-- Start of Data excerpt --

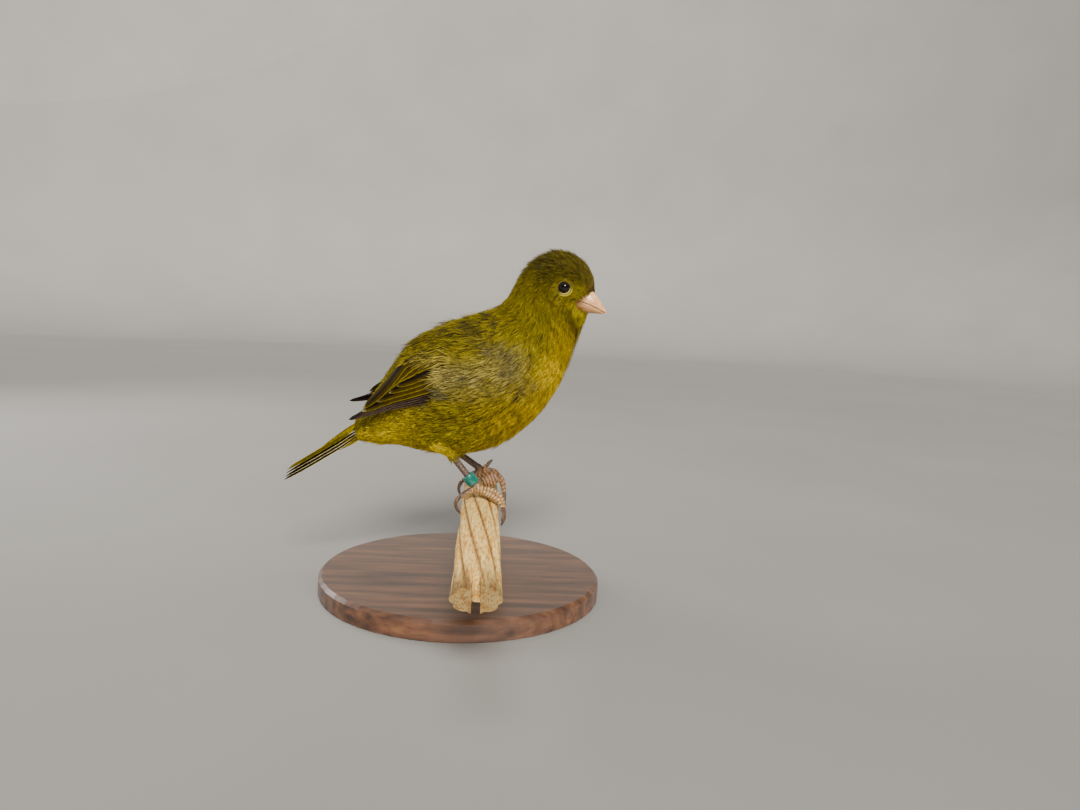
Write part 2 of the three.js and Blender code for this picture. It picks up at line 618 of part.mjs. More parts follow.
// A closed ring that hangs loosely round the shank.
function buildRing({ foot, down }) {
  const inside = shank.radius + gap;
  const profile = [[inside, 0], [ring.radius, 0.1], [ring.radius, ring.length - 0.1], [inside, ring.length], [inside, 0]];
  const geometry = new THREE.LatheGeometry(profile.map(([r, z]) => new THREE.Vector2(r, z)), 24);
  geometry.applyQuaternion(new THREE.Quaternion().setFromUnitVectors(vec(0, 1, 0), down.clone().negate()));
  return solidOf(geometry.translate(...foot.clone().addScaledVector(down, -ring.above).toArray()));
}

// The stand: a plain round base and one short rod under the perch, let into both.
function buildStand() {
  const { baseRadius: r, baseHeight: h, edge } = stand;
  const profile = [[0, 0], [r - edge / 2, 0], [r, edge / 2], [r, h - edge], [r - edge, h], [0, h]];
  const base = new THREE.LatheGeometry(profile.map(([x, y]) => new THREE.Vector2(x, y)), 48).rotateX(Math.PI / 2);
  const socket = new THREE.CylinderGeometry(stand.rodRadius + gap, stand.rodRadius + gap, 2 * stand.socket, 24);
  socket.rotateX(Math.PI / 2).translate(footing.x, 0, h);
  const low = h - stand.socket + gap;
  const high = h + stand.rodShown + stand.socket - gap;
  const rod = new THREE.CylinderGeometry(stand.rodRadius, stand.rodRadius, high - low, 24);
  rod.rotateX(Math.PI / 2).translate(footing.x, 0, (low + high) / 2);
  return { base: solidOf(base).subtract(solidOf(socket)), rod: solidOf(rod) };
}

// Materials.
const finish = (color, roughness, metalness = 0) => new THREE.MeshStandardMaterial({ color, roughness, metalness });
const finishes = {
  headPlumage: finish(0x6f6410, 0.85),
  bodyPlumage: finish(0x8d8412, 0.85),
  wingPlumage: finish(0x6a5f17, 0.75),
  bill: finish(0xdcae90, 0.45),
  eye: finish(0x080708, 0.08),
  legs: finish(0x8a6150, 0.6),
  claws: finish(0x5a463c, 0.45),
  legRing: finish(0x08806f, 0.3),
  perchWood: finish(0xe8cf94, 0.75),
  standWood: finish(0x4a3326, 0.5),
  standRod: finish(0x8c8f92, 0.35, 1),
};

const bird = new THREE.Group();
bird.position.set(footing.x, footing.y, perchTop);
const canary = new THREE.Group();
canary.add(bird);

function add(group, name, solid, material) {
  const mesh = new THREE.Mesh(geometryOf(solid), material);
  mesh.name = name;
  group.add(mesh);
}

const { head, upper, lower } = buildHead();
const legMade = Object.fromEntries(Object.entries(legs).map(([side, leg]) => [side, buildLeg(leg)]));

add(bird, 'head', head, finishes.headPlumage);
add(bird, 'neck', length(whole, cuts.neck, cuts.head), finishes.headPlumage);
add(bird, 'torso', length(whole, cuts.rump, cuts.neck), finishes.bodyPlumage);
add(bird, 'rump', length(whole, null, cuts.rump), finishes.bodyPlumage);
add(bird, 'tail', buildTail(), finishes.wingPlumage);
add(bird, 'bill_upper', upper, finishes.bill);
add(bird, 'bill_lower', lower, finishes.bill);
for (const [side, which] of Object.entries(wings)) {
  add(bird, `wing_${side}`, buildWing(which), finishes.wingPlumage);
  add(bird, `eye_${side}`, ball(eyeCentre(which.side), eye.radius, 16), finishes.eye);
}
for (const [side, { made }] of Object.entries(legMade)) {
  for (const [name, solid] of Object.entries(made)) {
    const material = { thigh: finishes.bodyPlumage, claw: finishes.claws }[name.split('_')[0]] ?? finishes.legs;
    const [part, which] = name.split('_');
    add(bird, which ? `${part}_${side}_${which}` : `${part}_${side}`, solid, material);
  }
}
add(bird, 'leg_ring', buildRing(legMade.right), finishes.legRing);
add(bird, 'perch', buildPerch(), finishes.perchWood);

const { base, rod } = buildStand();
add(canary, 'stand_base', base, finishes.standWood);
add(canary, 'stand_rod', rod, finishes.standRod);

export default canary;
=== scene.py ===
import math
import bpy
import numpy as np
from mathutils import Matrix, Vector
from mathutils.kdtree import KDTree


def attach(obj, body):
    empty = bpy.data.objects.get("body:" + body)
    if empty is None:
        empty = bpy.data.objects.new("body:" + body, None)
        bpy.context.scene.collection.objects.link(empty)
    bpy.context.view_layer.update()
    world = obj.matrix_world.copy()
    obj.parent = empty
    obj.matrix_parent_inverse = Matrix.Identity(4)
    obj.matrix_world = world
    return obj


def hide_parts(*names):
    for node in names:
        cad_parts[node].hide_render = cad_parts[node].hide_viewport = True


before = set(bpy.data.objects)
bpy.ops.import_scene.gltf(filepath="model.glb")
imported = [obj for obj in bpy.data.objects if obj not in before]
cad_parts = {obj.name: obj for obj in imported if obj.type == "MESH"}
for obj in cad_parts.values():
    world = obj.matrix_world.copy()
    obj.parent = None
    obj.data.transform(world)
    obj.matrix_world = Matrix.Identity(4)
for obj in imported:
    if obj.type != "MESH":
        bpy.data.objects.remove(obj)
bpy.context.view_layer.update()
mm = 0.001
birdPlace = np.array((5.0, 12.0, 27.6))  # top of the perch between the feet, in mm, in the frame

# Camera and light

cameraSetup = {"place": (7.45, -241.31, 84.65), "heading": 3.407, "pitch": -6.4, "roll": 2.85,
               "lens": 27.03, "sensor": 36}
lights = {
    "keyLight": {"place": (40, -470, 430), "angle": 24, "power": 6.7, "colour": (1, 0.97, 0.92)},
    "fillLight": {"place": (260, -560, 40), "angle": 60, "power": 4.6, "colour": (1, 0.98, 0.95)},
    "topLight": {"place": (-60, 160, 560), "size": 340, "power": 1.2, "colour": (0.97, 0.98, 1)},
    "backLight": {"place": (-420, 330, 300), "size": 260, "power": 1.6, "colour": (1, 1, 1)},
}
lightAim = (0, 5, 65)
room = {"floorRadius": 1500, "curve": 400, "wall": 1100, "steps": 10,
        "airColour": "#dddbd6", "airStrength": 0.5}


def linear(colour):
    values = np.array([int(colour[i:i + 2], 16) for i in (1, 3, 5)]) / 255
    return np.where(values <= 0.04045, values / 12.92, ((values + 0.055) / 1.055) ** 2.4)


def colour4(colour):
    return (*[float(v) for v in linear(colour)], 1.0)


def deselectAll():
    if bpy.context.object and bpy.context.object.mode != "OBJECT":
        bpy.ops.object.mode_set(mode="OBJECT")
    bpy.ops.object.select_all(action="DESELECT")


def addCamera():
    turn = (Matrix.Rotation(math.radians(-cameraSetup["heading"]), 4, "Z")
            @ Matrix.Rotation(math.radians(90 + cameraSetup["pitch"]), 4, "X")
            @ Matrix.Rotation(math.radians(cameraSetup["roll"]), 4, "Z"))
    data = bpy.data.cameras.new("photoCamera")
    data.lens = cameraSetup["lens"]
    data.sensor_width = cameraSetup["sensor"]
    data.clip_start = 0.01
    camera = bpy.data.objects.new("photoCamera", data)
    camera.matrix_world = Matrix.Translation(Vector(cameraSetup["place"]) * mm) @ turn
    bpy.context.scene.collection.objects.link(camera)
    bpy.context.scene.camera = camera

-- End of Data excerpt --

### What is needed
Repeat exactly the lines from the one containing "add(bird, 'perch', buildPerch(), finishes.perchWood);" through the one containing "birdPlace = np.array((5.0, 12.0, 27.6))", both included, and nothing else.

### Solution
add(bird, 'perch', buildPerch(), finishes.perchWood);

const { base, rod } = buildStand();
add(canary, 'stand_base', base, finishes.standWood);
add(canary, 'stand_rod', rod, finishes.standRod);

export default canary;
=== scene.py ===
import math
import bpy
import numpy as np
from mathutils import Matrix, Vector
from mathutils.kdtree import KDTree


def attach(obj, body):
    empty = bpy.data.objects.get("body:" + body)
    if empty is None:
        empty = bpy.data.objects.new("body:" + body, None)
        bpy.context.scene.collection.objects.link(empty)
    bpy.context.view_layer.update()
    world = obj.matrix_world.copy()
    obj.parent = empty
    obj.matrix_parent_inverse = Matrix.Identity(4)
    obj.matrix_world = world
    return obj


def hide_parts(*names):
    for node in names:
        cad_parts[node].hide_render = cad_parts[node].hide_viewport = True


before = set(bpy.data.objects)
bpy.ops.import_scene.gltf(filepath="model.glb")
imported = [obj for obj in bpy.data.objects if obj not in before]
cad_parts = {obj.name: obj for obj in imported if obj.type == "MESH"}
for obj in cad_parts.values():
    world = obj.matrix_world.copy()
    obj.parent = None
    obj.data.transform(world)
    obj.matrix_world = Matrix.Identity(4)
for obj in imported:
    if obj.type != "MESH":
        bpy.data.objects.remove(obj)
bpy.context.view_layer.update()
mm = 0.001
birdPlace = np.array((5.0, 12.0, 27.6))  # top of the perch between the feet, in mm, in the frame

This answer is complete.